§ To do: In the listing below, find the line containing "one bud. */" and the line containing "if empty is". Repeat exactly those two lines and every line between them, nothing more.

§ Data shown:
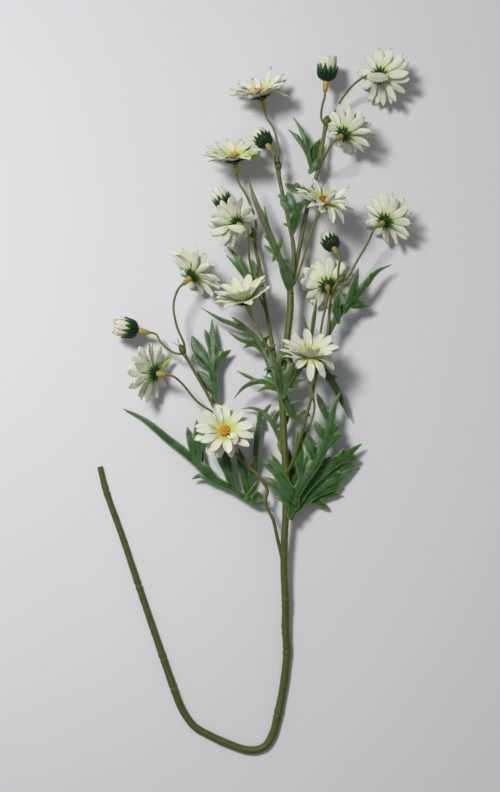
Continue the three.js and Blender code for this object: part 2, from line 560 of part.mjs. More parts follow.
/** Adds one petal between two valleys of its layer, its root on the hub ring inside them. */
function addPetal(points, triangles, inner, innerNext, valley, valleyNext, angle, hubHeight, profile, girth) {
  const [wide, shoulder, tip] = profile;
  const room = wide.radius * Math.tan(Math.PI / PETALS.count) - PETALS.apart;
  const edge = ({ radius, height }, share) => {
    const aside = share * Math.min(PETALS.halfWidth * girth, room);
    return polar(radius, angle, height).add(polar(aside, angle + Math.PI / 2, 0));
  };
  const first = points.length;
  points.push(
    polar(PETALS.hub, angle, hubHeight + PETALS.thickness),
    polar(wide.radius, angle, wide.height + PETALS.thickness),
    edge(wide, -1),
    edge(wide, 1),
    edge(shoulder, -PETALS.shoulder),
    edge(shoulder, PETALS.shoulder),
    polar(tip.radius, angle, tip.height),
  );
  const [root, ridge, wideA, wideB, turnA, turnB, end] = points.slice(first).map((unused, i) => first + i);
  triangles.push([inner, valley, root], [inner, root, innerNext], [innerNext, root, valleyNext]);
  triangles.push([valley, wideA, root], [root, wideA, ridge], [wideA, turnA, ridge], [turnA, end, ridge]);
  triangles.push([end, turnB, ridge], [turnB, wideB, ridge], [ridge, wideB, root], [wideB, valleyNext, root]);
  triangles.push([valley, valleyNext, wideA], [valleyNext, wideB, wideA], [wideA, wideB, turnA]);
  triangles.push([wideB, turnB, turnA], [turnA, turnB, end]);
}

/** Profile of each petal of a layer, with small seeded differences; bent petals have slopes of their own. */
function layerProfiles(layer, layerIndex, { bent = [], cup = 0 }, draw) {
  return Array.from({ length: PETALS.count }, (unused, k) => {
    const rise = layer.rise + cup + UNEVEN.rise * draw();
    const outerRise = rise - PETALS.droop + UNEVEN.droop * draw();
    const special = bent.find(([which, petal]) => which === layerIndex && petal === k);
    return special ? petalProfile(layer, special[2], special[3]) : petalProfile(layer, rise, outerRise);
  });
}

/** The white part of a bloom: two layers of petals on one holed hub, as one closed sheet. */
function bloomPetals(bloom, index) {
  const draw = seededDraws(UNEVEN.seed + UNEVEN.seedStep * index);
  const { count } = PETALS;
  const [lower, upper] = LAYERS;
  const points = [
    ...ring(count, HOLE_RADIUS, lower.height - HUB.below, -0.5),
    ...ring(count, HUB.waist, (lower.height + upper.height + PETALS.thickness / 2) / 2, -0.5),
    ...ring(count, HOLE_RADIUS, upper.height + HUB.above),
    ...ring(count, HUB.valley, lower.height, -0.5),
    ...ring(count, HUB.valley, upper.height),
  ];
  const triangles = [];
  const at = (row, k) => row * count + (k % count);
  LAYERS.forEach((layer, i) => {
    layerProfiles(layer, i, bloom, draw).forEach((profile, k) => {
      const angle = ((k + layer.turn + UNEVEN.turn * draw()) / count) * WHOLE_TURN;
      addPetal(points, triangles, at(i + 1, k), at(i + 1, k + 1), at(i + 3, k), at(i + 3, k + 1), angle,
        layer.height, profile, 1 + UNEVEN.girth * draw());
    });
  });
  for (let k = 0; k < count; k += 1) {
    triangles.push([at(0, k), at(0, k + 1), at(3, k)], [at(0, k + 1), at(3, k + 1), at(3, k)]);
    triangles.push([at(1, k), at(1, k + 1), at(4, k)], [at(1, k + 1), at(4, k + 1), at(4, k)]);
    triangles.push([at(0, k), at(2, k), at(0, k + 1)], [at(2, k), at(2, k + 1), at(0, k + 1)]);
  }
  return closedGeometry(points, triangles).applyMatrix4(flowerFrame(bloom.at, bloom.faces));
}

/** Star of pointed sepals behind the petals, with a stout hub and a hole for the shaft. */
function bloomCalyx(bloom) {
  const { sepals, front, hub, valley, tip } = CALYX;
  const points = [
    ...ring(sepals, HOLE_RADIUS, front),
    ...ring(sepals, HOLE_RADIUS, 0),
    ...ring(sepals, ...hub),
    ...ring(sepals, ...valley),
    ...ring(sepals, ...tip, 0.5),
  ];
  const triangles = [];
  const at = (row, column) => row * sepals + column;
  for (let k = 0; k < sepals; k += 1) {
    const next = (k + 1) % sepals;
    const end = at(4, k);
    triangles.push([at(0, k), at(3, k), end], [at(0, k), end, at(0, next)], [at(0, next), end, at(3, next)]);
    triangles.push([at(3, k), at(2, k), end], [at(2, k), at(2, next), end], [at(2, next), at(3, next), end]);
    triangles.push([at(2, k), at(1, k), at(2, next)], [at(1, k), at(1, next), at(2, next)]);
    triangles.push([at(1, k), at(0, k), at(1, next)], [at(0, k), at(0, next), at(1, next)]);
  }
  return closedGeometry(points, triangles).applyMatrix4(flowerFrame(bloom.at, bloom.faces));
}

/** Yellow insert: bumpy disc in front, shaft through the bloom, and collar round the pedicel's end. */
function bloomCentre(bloom) {
  const { sides, middle, crown, rim, dent, back } = DISC;
  const dents = ring(sides, ...dent);
  const rings = [
    [new THREE.Vector3(0, 0, middle)],
    ring(sides, ...crown, 0.5),
    ring(sides, ...rim).map((spot, k) => (k % 2 ? spot : dents[k])),
    ring(sides, ...back),
    ring(sides, SHAFT_RADIUS, back[1] - 0.1),
    ring(sides, SHAFT_RADIUS, -GAP),
    ring(sides, COLLAR.radius, -GAP - 0.1),
    ring(sides, COLLAR.radius, -COLLAR.length * 0.4),
    ring(sides, COLLAR.endRadius, -COLLAR.length),
  ];
  return skinOver(rings).applyMatrix4(flowerFrame(bloom.at, bloom.faces));
}

/** Cup of pointed sepals round a bud. */
function budCalyx(bud) {
  const { sepals, outside, tip, inside } = BUD_CUP;
  const rows = [...outside, ...inside].map((place) => ring(sepals, ...place));
  rows.push(ring(sepals, ...tip, 0.5));
  const [rim, lip, floor, tips] = [3, 4, 5, 6];
  const triangles = [];
  const at = (row, column) => row * sepals + column;
  [[0, 1], [1, 2], [2, rim], [lip, floor]].forEach(([a, b]) => {
    joinRings(triangles, at(a, 0), sepals, at(b, 0), sepals);
  });
  for (let k = 0; k < sepals; k += 1) {
    const next = (k + 1) % sepals;
    triangles.push([at(rim, k), at(rim, next), at(tips, k)]);
    triangles.push([at(tips, k), at(lip, k), at(rim, k)], [at(tips, k), at(lip, next), at(lip, k)]);
    triangles.push([at(tips, k), at(rim, next), at(lip, next)]);
  }
  capRing(triangles, at(0, 0), sepals, true);
  capRing(triangles, at(floor, 0), sepals, false);
  return closedGeometry(rows.flat(), triangles).applyMatrix4(flowerFrame(bud.at, bud.points));
}

/** Closed white petals that fill a bud's cup and stand out of it as a fluted, twisted crown. */
function budPetals(bud) {
  const { root, fluted, middle, flute, twist } = BUD_PETALS;
  const flutedRings = fluted.map((place, i) => ring(BUD_CUP.sepals, ...place, twist * i).map((spot, k) => {
    return k % 2 ? spot.multiply(new THREE.Vector3(flute, flute, 1)) : spot;
  }));
  const rings = [
    ...root.map((place) => ring(BUD_CUP.sepals, ...place)),
    ...flutedRings,
    [new THREE.Vector3(0, 0, middle)],
  ];
  return skinOver(rings).applyMatrix4(flowerFrame(bud.at, bud.points));
}

/** Share of a leaf blade's full width at a share of its length. */
function bladeWidth(share) {
  const last = LEAF.widths.length - 1;
  const before = Math.min(Math.floor(share * last), last - 1);
  return THREE.MathUtils.lerp(LEAF.widths[before], LEAF.widths[before + 1], share * last - before);
}

/** Blade with a flat underside and a raised rib, which narrows to its tip. */
function leafBlade([halfWidth, ...route]) {
  const points = route.map(seen);
  const curve = new THREE.CatmullRomCurve3(points, false, "centripetal");
  const steps = points.length - 1;
  const rings = points.slice(0, -1).map((spot, i) => {
    const half = halfWidth * SEEN.scale * bladeWidth(i / steps);
    const { across, above } = crossDirections(curve.getTangent(i / steps));
    return [[half, -LEAF.edge], [0, LEAF.rib], [-half, -LEAF.edge]].map(([sideways, up]) => {
      return spot.clone().addScaledVector(across, sideways).addScaledVector(above, up);
    });
  });
  rings.push([points.at(-1)]);
  return skinOver(rings);
}

/** Leaf with its lobes joined along the rib and cut clear of the stems. */
function leaf(blades, stemsWithClearance) {
  return geometryOf(fuse(blades.map(leafBlade)).subtract(stemsWithClearance), JOIN_TOLERANCE.leaf);
}

/** Named mesh with a material of its own. */
function piece(name, geometry, color, roughness) {
  const mesh = new THREE.Mesh(geometry, new THREE.MeshStandardMaterial({ color, roughness, metalness: 0 }));
  mesh.name = name;
  return mesh;
}

/** Group of the three pieces of one bloom. */
function bloomPieces(bloom, index) {
  const name = `bloom_${String(index + 1).padStart(2, "0")}`;
  const group = new THREE.Group();
  group.add(piece(`${name}_petals`, bloomPetals(bloom, index), PETAL_WHITE, 0.8));
  group.add(piece(`${name}_calyx`, bloomCalyx(bloom), GREENS.calyx, 0.45));
  group.add(piece(`${name}_centre`, bloomCentre(bloom), CENTRE_YELLOW, 0.5));
  return group;
}

/** Group of the two pieces of one bud. */
function budPieces(bud, index) {
  const name = `bud_${index + 1}`;
  const group = new THREE.Group();
  group.add(piece(`${name}_calyx`, budCalyx(bud), GREENS.calyx, 0.45));
  group.add(piece(`${name}_petals`, budPetals(bud), PETAL_WHITE, 0.8));
  return group;
}

const spray = new THREE.Group();
spray.add(piece("stem", geometryOf(stemMoulding(), JOIN_TOLERANCE.stem), GREENS.stem, 0.5));
const stemsWithClearance = stemMoulding(GAP);
Object.entries(LEAVES).forEach(([name, blades]) => {
  spray.add(piece(name, leaf(blades, stemsWithClearance), GREENS.leaf, 0.45));
});
BLOOMS.forEach((bloom, index) => spray.add(bloomPieces(bloom, index)));
BUDS.forEach((bud, index) => spray.add(budPieces(bud, index)));
spray.position.set(-SPRAY_MIDDLE.x, -SPRAY_MIDDLE.y, 0);

export default spray;
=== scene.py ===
"""Dresses an artificial oxeye daisy spray: fabric blooms and buds on one moulded, branching plastic stem.

Every piece is built at its place in the frame. Routes are in millimetres, as on the part's own drawing, and
place() brings them to metres: X across, Y along the spray, Z up from the surface that it lies on.
"""

import math

import bpy
import numpy as np
from bpy.props import FloatProperty, FloatVectorProperty, IntProperty, PointerProperty
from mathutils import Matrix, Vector


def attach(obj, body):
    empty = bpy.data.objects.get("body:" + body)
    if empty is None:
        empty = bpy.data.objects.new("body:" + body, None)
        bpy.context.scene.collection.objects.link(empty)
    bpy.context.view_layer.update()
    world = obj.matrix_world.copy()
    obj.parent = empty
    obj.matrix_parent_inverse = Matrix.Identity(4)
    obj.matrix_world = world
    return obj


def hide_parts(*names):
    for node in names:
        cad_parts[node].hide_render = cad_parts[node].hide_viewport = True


bl_info = {
    "name": "Artificial Oxeye Daisy Spray",
    "version": (1, 0, 0),
    "blender": (4, 5, 0),
    "location": "View3D > Sidebar > Daisy",
    "description": "Builds a moulded daisy spray with fabric petals, buds, leaves and stems",
    "category": "Add Mesh",
}

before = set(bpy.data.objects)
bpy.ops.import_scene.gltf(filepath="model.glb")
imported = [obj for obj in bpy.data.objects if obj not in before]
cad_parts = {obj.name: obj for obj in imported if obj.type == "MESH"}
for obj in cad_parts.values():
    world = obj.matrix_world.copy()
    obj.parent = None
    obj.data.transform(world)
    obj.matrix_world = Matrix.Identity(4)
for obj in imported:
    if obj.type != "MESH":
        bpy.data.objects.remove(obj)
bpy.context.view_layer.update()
BODY = "root"

MM = 0.001
UP = np.array([0.0, 0.0, 1.0])
# Leaves are placed as seen from above: millimetres a pixel at the surface, the pixel over the origin and the
# eye's height
SEEN_SCALE = 0.68
SEEN_ORIGIN = (250, 396)
SEEN_EYE = 1250.0
# Middle of the spray's own box, in the routes' coordinates
SPRAY_MIDDLE = np.array([2.96, -4.04, 0.0])
# Soft tips that droop to the surface stay just above it
FLOOR_GAP = 0.02
# First number of each kind of piece's random draws
SEEDS = {
    "stems": 3200, "petals": 4200, "calyx": 5200, "disc": 6200, "bud_calyx": 7200, "bud_petals": 8200,
    "leaf": 9200,
}
# Steps between the points along a route, by what follows it
STEPS = {"stem": 0.9, "spray": 1.0, "pedicel": 0.9, "knob": 0.4, "bit": 0.5, "turned": 0.9, "lobe": 0.3}
# Sides of the round parts' sections
SIDES = {
    "spray": 14, "pedicel": 10, "knob": 16, "stub": 10, "bristle": 6, "collar": 20, "hub": 22, "disc": 24,
    "stamen": 5, "stray": 6, "bud": 24, "heart": 22,
}

# Stems
STEM_RADIUS = 2.5
UPPER_STEM_RADIUS = 2.15
PEDICEL_RADIUS = 0.72
# A lying stem's middle is this share of its radius up, because its solid has eight sides and lies on one
LYING_SHARE = math.cos(math.pi / 8)
LYING = STEM_RADIUS * LYING_SHARE
KNOB = {"radius": 2.35, "length": 7.2}
# Radius of a knob along its length, as (share of the length, share of the radius)
KNOB_PROFILE = [(0, 0.5), (0.15, 0.8), (0.35, 0.97), (0.6, 0.95), (0.8, 0.72), (0.93, 0.4), (1, 0.1)]
# A waist of the moulding: shares of the radius by which it swells on both sides and is pinched between them
WAIST = {"swell": 0.12, "apart": 2.0, "width": 1.5, "pinch": 0.09, "pinch_width": 0.9}
KNUCKLE = {"swell": 0.12, "apart": 1.6, "width": 1.2}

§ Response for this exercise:
/** Group of the two pieces of one bud. */
function budPieces(bud, index) {
  const name = `bud_${index + 1}`;
  const group = new THREE.Group();
  group.add(piece(`${name}_calyx`, budCalyx(bud), GREENS.calyx, 0.45));
  group.add(piece(`${name}_petals`, budPetals(bud), PETAL_WHITE, 0.8));
  return group;
}

const spray = new THREE.Group();
spray.add(piece("stem", geometryOf(stemMoulding(), JOIN_TOLERANCE.stem), GREENS.stem, 0.5));
const stemsWithClearance = stemMoulding(GAP);
Object.entries(LEAVES).forEach(([name, blades]) => {
  spray.add(piece(name, leaf(blades, stemsWithClearance), GREENS.leaf, 0.45));
});
BLOOMS.forEach((bloom, index) => spray.add(bloomPieces(bloom, index)));
BUDS.forEach((bud, index) => spray.add(budPieces(bud, index)));
spray.position.set(-SPRAY_MIDDLE.x, -SPRAY_MIDDLE.y, 0);

export default spray;
=== scene.py ===
"""Dresses an artificial oxeye daisy spray: fabric blooms and buds on one moulded, branching plastic stem.

Every piece is built at its place in the frame. Routes are in millimetres, as on the part's own drawing, and
place() brings them to metres: X across, Y along the spray, Z up from the surface that it lies on.
"""

import math

import bpy
import numpy as np
from bpy.props import FloatProperty, FloatVectorProperty, IntProperty, PointerProperty
from mathutils import Matrix, Vector


def attach(obj, body):
    empty = bpy.data.objects.get("body:" + body)
    if empty is None:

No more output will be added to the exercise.